Task instructions: Give back the entire listing verbatim.

Provided material:
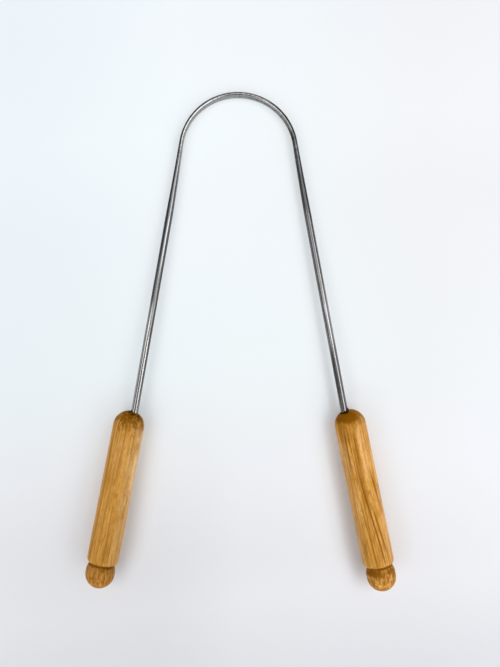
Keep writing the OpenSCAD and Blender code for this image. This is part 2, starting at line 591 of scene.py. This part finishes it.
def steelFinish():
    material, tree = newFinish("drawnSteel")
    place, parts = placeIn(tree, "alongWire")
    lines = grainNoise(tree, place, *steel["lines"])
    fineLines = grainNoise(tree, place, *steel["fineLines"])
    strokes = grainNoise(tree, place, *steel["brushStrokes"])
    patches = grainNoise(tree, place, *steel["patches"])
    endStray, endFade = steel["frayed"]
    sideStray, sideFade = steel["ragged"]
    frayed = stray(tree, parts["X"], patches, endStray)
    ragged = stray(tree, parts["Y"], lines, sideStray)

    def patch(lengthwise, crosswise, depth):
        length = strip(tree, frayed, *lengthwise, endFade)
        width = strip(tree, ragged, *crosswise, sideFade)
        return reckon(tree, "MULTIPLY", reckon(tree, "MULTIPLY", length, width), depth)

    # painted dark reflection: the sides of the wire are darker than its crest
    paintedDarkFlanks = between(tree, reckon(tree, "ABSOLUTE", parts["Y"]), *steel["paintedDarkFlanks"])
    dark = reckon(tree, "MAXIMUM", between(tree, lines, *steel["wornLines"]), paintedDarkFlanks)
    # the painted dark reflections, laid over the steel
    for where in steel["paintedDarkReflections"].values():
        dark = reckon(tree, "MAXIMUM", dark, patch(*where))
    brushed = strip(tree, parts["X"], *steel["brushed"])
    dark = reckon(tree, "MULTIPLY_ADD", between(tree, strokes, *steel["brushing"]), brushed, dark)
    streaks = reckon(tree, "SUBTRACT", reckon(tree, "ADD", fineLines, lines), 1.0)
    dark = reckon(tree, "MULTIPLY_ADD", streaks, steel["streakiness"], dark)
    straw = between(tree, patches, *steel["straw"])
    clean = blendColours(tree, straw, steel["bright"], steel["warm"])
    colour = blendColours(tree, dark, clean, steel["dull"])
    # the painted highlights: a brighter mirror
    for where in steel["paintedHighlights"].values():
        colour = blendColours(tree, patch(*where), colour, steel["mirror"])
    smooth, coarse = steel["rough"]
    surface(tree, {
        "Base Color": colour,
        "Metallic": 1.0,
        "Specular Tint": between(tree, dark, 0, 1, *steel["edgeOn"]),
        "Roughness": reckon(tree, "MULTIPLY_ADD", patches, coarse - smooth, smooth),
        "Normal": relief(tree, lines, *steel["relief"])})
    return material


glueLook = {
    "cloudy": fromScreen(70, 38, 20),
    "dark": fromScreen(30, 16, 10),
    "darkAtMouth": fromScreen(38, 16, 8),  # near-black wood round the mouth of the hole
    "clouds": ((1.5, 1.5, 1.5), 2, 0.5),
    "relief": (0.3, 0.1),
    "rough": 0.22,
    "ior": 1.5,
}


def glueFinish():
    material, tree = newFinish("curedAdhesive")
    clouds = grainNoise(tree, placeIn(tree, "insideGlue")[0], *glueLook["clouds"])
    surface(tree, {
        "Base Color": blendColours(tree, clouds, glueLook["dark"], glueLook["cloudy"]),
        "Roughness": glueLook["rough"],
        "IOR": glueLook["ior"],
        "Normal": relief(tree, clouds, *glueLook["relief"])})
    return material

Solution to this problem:
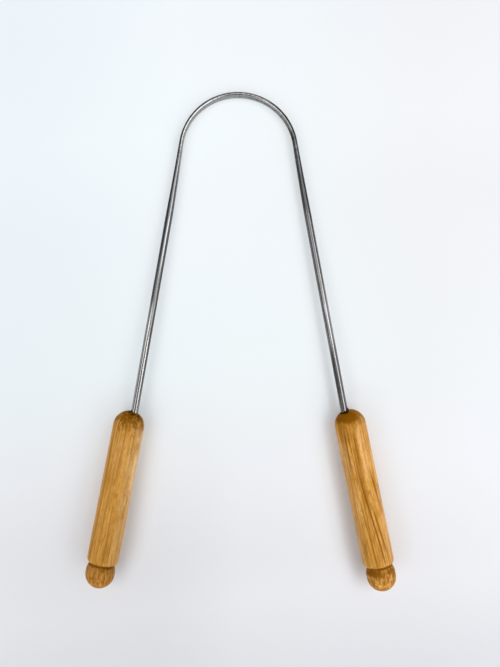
Keep writing the OpenSCAD and Blender code for this image. This is part 2, starting at line 591 of scene.py. This part finishes it.
def steelFinish():
    material, tree = newFinish("drawnSteel")
    place, parts = placeIn(tree, "alongWire")
    lines = grainNoise(tree, place, *steel["lines"])
    fineLines = grainNoise(tree, place, *steel["fineLines"])
    strokes = grainNoise(tree, place, *steel["brushStrokes"])
    patches = grainNoise(tree, place, *steel["patches"])
    endStray, endFade = steel["frayed"]
    sideStray, sideFade = steel["ragged"]
    frayed = stray(tree, parts["X"], patches, endStray)
    ragged = stray(tree, parts["Y"], lines, sideStray)

    def patch(lengthwise, crosswise, depth):
        length = strip(tree, frayed, *lengthwise, endFade)
        width = strip(tree, ragged, *crosswise, sideFade)
        return reckon(tree, "MULTIPLY", reckon(tree, "MULTIPLY", length, width), depth)

    # painted dark reflection: the sides of the wire are darker than its crest
    paintedDarkFlanks = between(tree, reckon(tree, "ABSOLUTE", parts["Y"]), *steel["paintedDarkFlanks"])
    dark = reckon(tree, "MAXIMUM", between(tree, lines, *steel["wornLines"]), paintedDarkFlanks)
    # the painted dark reflections, laid over the steel
    for where in steel["paintedDarkReflections"].values():
        dark = reckon(tree, "MAXIMUM", dark, patch(*where))
    brushed = strip(tree, parts["X"], *steel["brushed"])
    dark = reckon(tree, "MULTIPLY_ADD", between(tree, strokes, *steel["brushing"]), brushed, dark)
    streaks = reckon(tree, "SUBTRACT", reckon(tree, "ADD", fineLines, lines), 1.0)
    dark = reckon(tree, "MULTIPLY_ADD", streaks, steel["streakiness"], dark)
    straw = between(tree, patches, *steel["straw"])
    clean = blendColours(tree, straw, steel["bright"], steel["warm"])
    colour = blendColours(tree, dark, clean, steel["dull"])
    # the painted highlights: a brighter mirror
    for where in steel["paintedHighlights"].values():
        colour = blendColours(tree, patch(*where), colour, steel["mirror"])
    smooth, coarse = steel["rough"]
    surface(tree, {
        "Base Color": colour,
        "Metallic": 1.0,
        "Specular Tint": between(tree, dark, 0, 1, *steel["edgeOn"]),
        "Roughness": reckon(tree, "MULTIPLY_ADD", patches, coarse - smooth, smooth),
        "Normal": relief(tree, lines, *steel["relief"])})
    return material


glueLook = {
    "cloudy": fromScreen(70, 38, 20),
    "dark": fromScreen(30, 16, 10),
    "darkAtMouth": fromScreen(38, 16, 8),  # near-black wood round the mouth of the hole
    "clouds": ((1.5, 1.5, 1.5), 2, 0.5),
    "relief": (0.3, 0.1),
    "rough": 0.22,
    "ior": 1.5,
}


def glueFinish():
    material, tree = newFinish("curedAdhesive")
    clouds = grainNoise(tree, placeIn(tree, "insideGlue")[0], *glueLook["clouds"])
    surface(tree, {
        "Base Color": blendColours(tree, clouds, glueLook["dark"], glueLook["cloudy"]),
        "Roughness": glueLook["rough"],
        "IOR": glueLook["ior"],
        "Normal": relief(tree, clouds, *glueLook["relief"])})
    return material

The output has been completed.